After that, Craig Littlepage found Leitao in Depaulia and begged the tall giant to come to Hooville.

Leitao could not deny such an offer to rule such a powerful and prestigious kingdom.

Besides Depaulia was due to battle his great mentor next year (thanks to Kingdom re-affiliation) and he could not envision putting his sword into the back of his hero.

Leitao was known for his anger and the citizens of Hooville saw it early on.

Leitao was officially censured by the royal magistrates of college basketball in just his first two battles for his royal yell.

Many wondered if the leader could handle the tougher battles yet to come.

However, Leitao had two great generals by his side in J.R. Reynolds and Sean Singletary.

These two men were perfect leaders, they knew how to execute a strategy and they worked well together.

The two worked in tandem to slay many foes along their way.

Many questioned whether Leitao was placing too much power in the hands of young Reynolds, but under his tutelage they were able to surprise many people across the country.

Reynolds, alongside his flashier counterpart, became one dynamic duo.

In just Leitao’s second year on the throne, Hooville was tied for the top kingdom in the Atlantic Castle Coalition.

Dressed in the finest robes across the land, Leitao was orchestrating an impressive run towards respect and redemption.

Even better for the people, Hooville now had a state of the art palace for the brave soldiers to reside in.

The Cavaliers of Hooville were fighting on behalf of their orange-clad brethren and successfully defending their gorgeous turf with an unblemished record.

However, problems began to plague the castle.

First, Reynolds left Hooville for Italy, leaving Singletary without his beloved comrade

This ruined the entire power structure of Hooville for Singletary could not trust his fellow men to help lead them to prominence.

His fellow warriors like Mamadi Diane and Adrian Joseph were too inconsistent.

They lacked the same versatility and leadership skills as Reynolds.

Putting them in a position of this magnitude threatened the trajectory of this entire kingdom.
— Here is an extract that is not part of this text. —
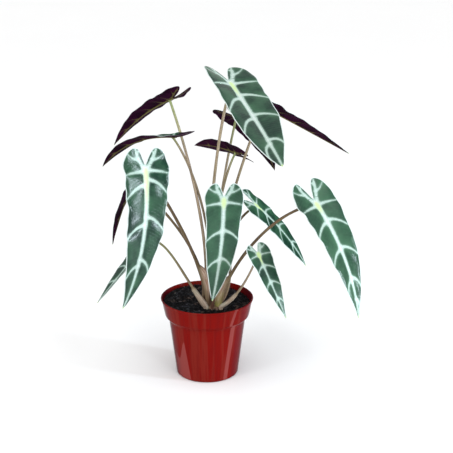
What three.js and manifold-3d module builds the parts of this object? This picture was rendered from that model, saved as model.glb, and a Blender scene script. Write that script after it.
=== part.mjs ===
// Potted alocasia: a nursery pot of soil, a corm and thirteen arrow-shaped leaves on long stems.
// Millimetres, +Z up, +X right, -Y toward the front. The origin is the middle of the pot's base.
import * as THREE from 'three';
import { mergeVertices } from 'three/addons/utils/BufferGeometryUtils.js';
import Module from 'manifold-3d';

const wasm = await Module();
wasm.setup();

// pot
const potHeight = 104;
const potRimRadius = 60;
const potBaseRadius = 40.3;
const potWall = 1.3;
const bandHeight = 22.5;        // the taller collar round the top
const bandStep = 4.6;         // how far the collar stands out from the body
const bodyTopRadius = 49.7;
const potSides = 64;

// soil
const soilLevel = 98.6;
const soilMound = 1.5;        // rise of the soil at its middle
const soilTilt = [-0.035, 0.02];  // the soil lies higher at the back left
const gap = 0.35;             // clear space between two pieces that touch

// corm
const cormCentre = [7, -19.5];
const cormRadius = 15;
const cormTop = 101.1;
const cormBottom = 87;
const stemFoot = 101.7;       // height at which the stems leave the corm

// leaves
const bladeThickness = 0.9;
const sinusDepth = 0.28;      // share of the lobe length that stays joined at the stem
const lobeTip = 0.45;         // where the lobe ends, as a share of the half width
const foldRound = 2;          // rounding of the fold along the midrib

// Each leaf: at is where the stem meets the blade. long runs from there to the tip, half is the half
// width, lobe is the length of the rear lobes as a share of long. heading (0 is +X, 90 is away), dip and
// roll aim the blade; bend droops it, fold closes it, sweep and twist turn it, lift raises the lobes.
// taper below 1 keeps a blade broad nearer its tip.
// root is the stem's place on the corm, and rise and reach are the two handles of its curve. A sheath
// widens the foot of its stem up to the share high, to the side given by hand.
const leaves = [
  {
    name: 'upper_left', at: [-47, 45, 355], long: 126, half: 22, lobe: 0.25,
    heading: 140, dip: -25, roll: -13, bend: 25, fold: 14, sweep: 3, twist: 4, lift: -23,
    root: [-3, -12.5], rise: [8, -8, 180], reach: [-24, 24, 292], thick: [2.2, 1.6],
  },
  {
    name: 'level_left', at: [-42, 0, 318], long: 118, half: 22, lobe: 0.23,
    heading: 163, dip: -1, roll: -8, bend: 49, fold: 9, sweep: 25, twist: -28, lift: -27,
    root: [1, -7.5], rise: [14, 8, 165], reach: [-10, 32, 262], thick: [2, 1.4],
  },
  {
    name: 'front_left', at: [-72, -70, 293], long: 173, half: 32, lobe: 0.17, taper: 0.92,
    heading: -77, dip: -68, roll: 22, bend: 36, fold: 4, sweep: 11, twist: 5, lift: -16,
    root: [1, -22.5], rise: [-3, -24, 163], reach: [-56, -38, 262], thick: [2.3, 1.8],
    sheath: { high: 0.27, half: 5.8, deep: 3.4, skew: 1.8, hand: 1 },
  },
  {
    name: 'front_centre', at: [22, -55, 251], long: 134, half: 25, lobe: 0.17, taper: 0.9,
    heading: -96, dip: -78, roll: 22, bend: 27, fold: 4, sweep: 3, twist: -1, lift: -13,
    root: [7, -29.5], rise: [15, -32, 150], reach: [22, -20, 236], thick: [2, 1.6],
  },
  {
    name: 'top', at: [31, -25, 390], long: 173, half: 35, lobe: 0.2, taper: 0.8,
    heading: -63, dip: -25, roll: 9, bend: -8, fold: 16, sweep: 14, twist: -34, lift: 11,
    root: [3, -18.5], rise: [0, -18, 188], reach: [11, -20, 322], thick: [2.3, 1.7],
  },
  {
    name: 'back_right', at: [70, 10, 355], long: 144, half: 26, lobe: 0.21,
    heading: 24, dip: -30, roll: 4, bend: 2, fold: 21, sweep: 3, twist: -4, lift: 6,
    root: [13, -18.5], rise: [4, -14, 176], reach: [47, -13, 291], thick: [2.1, 1.6],
  },
  {
    name: 'back_upper', at: [38, 60, 328], long: 129, half: 23, lobe: 0.26,
    heading: 46, dip: -34, roll: 22, bend: 17, fold: 3, sweep: -20, twist: 0, lift: 7,
    root: [8, -6.5], rise: [5, 18, 171], reach: [26, 64, 275], thick: [2, 1.5],
  },
  {
    name: 'back_lower', at: [37, 25, 291], long: 93, half: 16, lobe: 0.3,
    heading: 133, dip: 5, roll: -46, bend: 5, fold: 11, sweep: 29, twist: -14, lift: 6,
    root: [9, -12.5], rise: [5, -1, 156], reach: [14, 8, 251], thick: [2, 1.4],
  },
  {
    name: 'right_middle', at: [64, 25, 220], long: 124, half: 23, lobe: 0.2,
    heading: 22, dip: -43, roll: -29, bend: 19, fold: -2, sweep: 1, twist: -20, lift: 9,
    root: [18, -14.5], rise: [46, -3, 135], reach: [8, 5, 193], thick: [2, 1.5],
  },
  {
    name: 'front_right', at: [137, -45, 243], long: 151, half: 29, lobe: 0.23,
    heading: -48, dip: -40, roll: -11, bend: 42, fold: 7, sweep: 5, twist: 8, lift: -14,
    root: [16.5, -24.5], rise: [24, -25, 153], reach: [85, -32, 236], thick: [2.3, 1.7],
    sheath: { high: 0.24, half: 6, deep: 3.4, skew: 0.62, hand: -1 },
  },
  {
    name: 'low_right', at: [65, -60, 183], long: 85, half: 18, lobe: 0.18,
    heading: -48, dip: -54, roll: -4, bend: 11, fold: 11, sweep: -8, twist: 11, lift: 8,
    root: [18, -29.5], rise: [50, -34, 121], reach: [65, -45, 183], thick: [1.7, 1.2],
    sheath: { high: 0.24, half: 3.1, deep: 2.9, skew: 0.6, hand: 0 },
  },
  {
    name: 'far_left', at: [-92, 5, 258], long: 100, half: 18, lobe: 0.2,
    heading: 149, dip: -60, roll: 14, bend: 15, fold: 9, sweep: 0, twist: -4, lift: 5,
    root: [-6, -17.5], rise: [8, -8, 162], reach: [-62, 0, 232], thick: [2.1, 1.5],
  },
  {
    name: 'low_left', at: [-76, -25, 188], long: 103, half: 18, lobe: 0.2,
    heading: 191, dip: -51, roll: 0, bend: 2, fold: 14, sweep: 9, twist: 9, lift: 5,
    root: [-1, -28], rise: [-30, -29, 141], reach: [-51, -26, 202], thick: [1.9, 1.3],
    sheath: { high: 0.2, half: 4.2, deep: 3.6, skew: 0.45, hand: 0 },
  },
];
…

Leitao searched the lands for a replacement and could not find any worthy of the vaunted title.

Therefore from 2007-2008, the palace of Hooville began to lose its luster.

The fighting Cavaliers could no longer defend their home turf, losing to the might men of Orangeand soon being mauled by the Tigers of Clemsonia in a crushing loss!

The other kings had learned that Singletary was vulnerable and concentrated their forces on him.

This meant the responsibility of saving the kingdom rested in the hands of either inexperienced privates or timid veterans who were thrust into a situation they were not used to.

The failures took its toll on Leitao and the people of Hooville.

Leitao locked the doors to his palace after watching the movie “Coach Carter” and broke all the clipboards around the land.

Alas, this tried and true method was no longer working.

He had built his reputation on defensive strategies and yet opposing forces were making his soldiers look foolish in battle.

Hooville had fallen from the top of the mountain to near the bottom of the cellar, only being able to beat up on the equally young and inconsistent Eagle warriors of Beeceevilla.

Frustrated by the losing, Singletary left his post as general to be shipped around from kingdom to kingdom in the professional world.

Leitao wept, for the loss of Singletary meant that Hooville would have to begin anew with the warriors he had helped bring to the village.

The only problem was that these young warriors had become too reliant on Singletary during their time here.

Leitao tried to find a new leader in Sylven Landesberg (also known as “The Educator” for taking countless warriors to school).

Landesberg was extremely talented and never lacking in confidence.

He had the talent of a great general but he lacked the experience.

He also lacked the long-range attack that would help make him a complete warrior.

Leitao relied upon Landesberg and his fellow young faces, Sammy The Great and Assane the Sene-ator.

Both men were once again passionate and determined, but both lacked the necessary experience to know how to fight some of the best kingdoms around them.

So here we are.

The kingdom of Hooville is in despair.

Their palace still looms large over the city but its citizens dare not enter.

They know the horrors that lie inside.

These young warriors are being eaten up like lunchmeat while King Leitao sits on his throne in disgust.

The citizens of Hooville are angry.

Many have lost patience with their king, claiming he is a tyrant whose cruel nature has soured his troops and cannot restore them to past glory.

The king has allowed his men to be humiliated on the battlefield time and time again.

They lack confidence, they lack leadership and they lack focus.

However, Leitao knows that he is only two years removed from being King of the Year in his Coalition.

He knows that he has a foundation for a renaissance, he just needs the time.

He needs to convince the citizens he knows how to develop a strategy that his warriors can execute.

The game plan has not worked so far, but a renewal of his battle with Beeceevilla is just upon the horizon.

With even tougher foes to vanquish down the road, Leitao would serve himself well to rally his men to put forth a valiant effort to protect their palace.

Otherwise, he may want to start hiding the pitchforks and torches.